Some have had to put up prices quickly as they operate almost a “live” currency policy, while others have hedge-based policies that fix an internal exchange rate for a long period. That means confusion in the market as some companies try to put up prices, while others have no need. Of course, if the Euro suddenly gets stronger, those that can react quickest may have the advantage.

A second factor that has been mentioned to me in recent weeks is that brands and channels have forgotten how to deal with a price increase, it is so long since there has been one. This is where professional sales people can make a real difference. In my early days as a sales manager, I remember reading a book on negotiating and selling that had a chapter on price objections. I can still remember the feeling as I read it and realised that every single one of the problems on price had been raised by one of my colleagues at a recent meeting. I tried to persuade him to read the book, but he “didn’t like to learn from books”. Personally, I have always been happy to learn from the experience of others and a book is a distillation of another’s learning.
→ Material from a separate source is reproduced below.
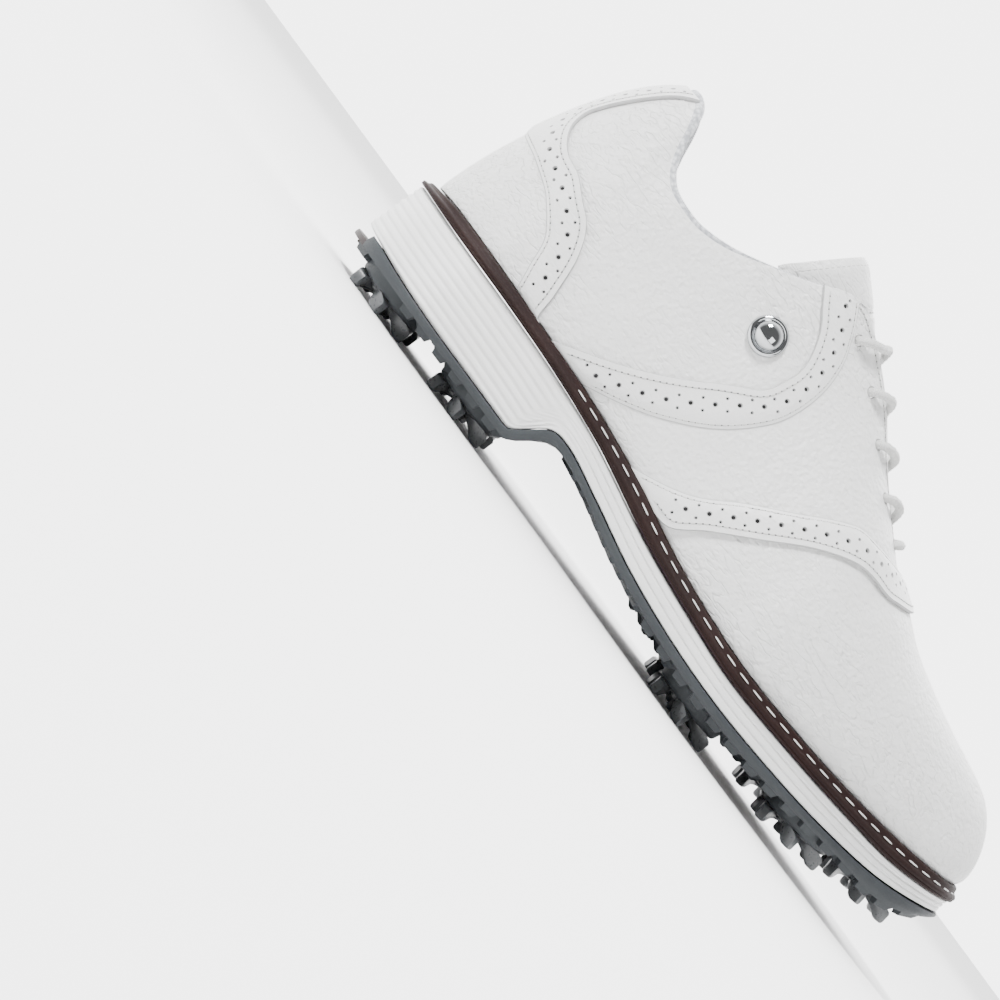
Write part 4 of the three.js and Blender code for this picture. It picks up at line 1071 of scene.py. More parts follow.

Around the same time, I was having dinner with a newsletter client who was explaining a problem he was having with strategy for the company. I was amazed as it was almost exactly the same problem that Intel had at one time and Andy Grove of Intel had described in his book “Only the Paranoid Survive”. I suggested to the client that it would be a really useful read for him, but he also “didn’t like business books”. I offered to re-read it for him and present him the conclusions on a consultancy basis. He didn’t want to spend the money and his company later closed as he never worked out the solution!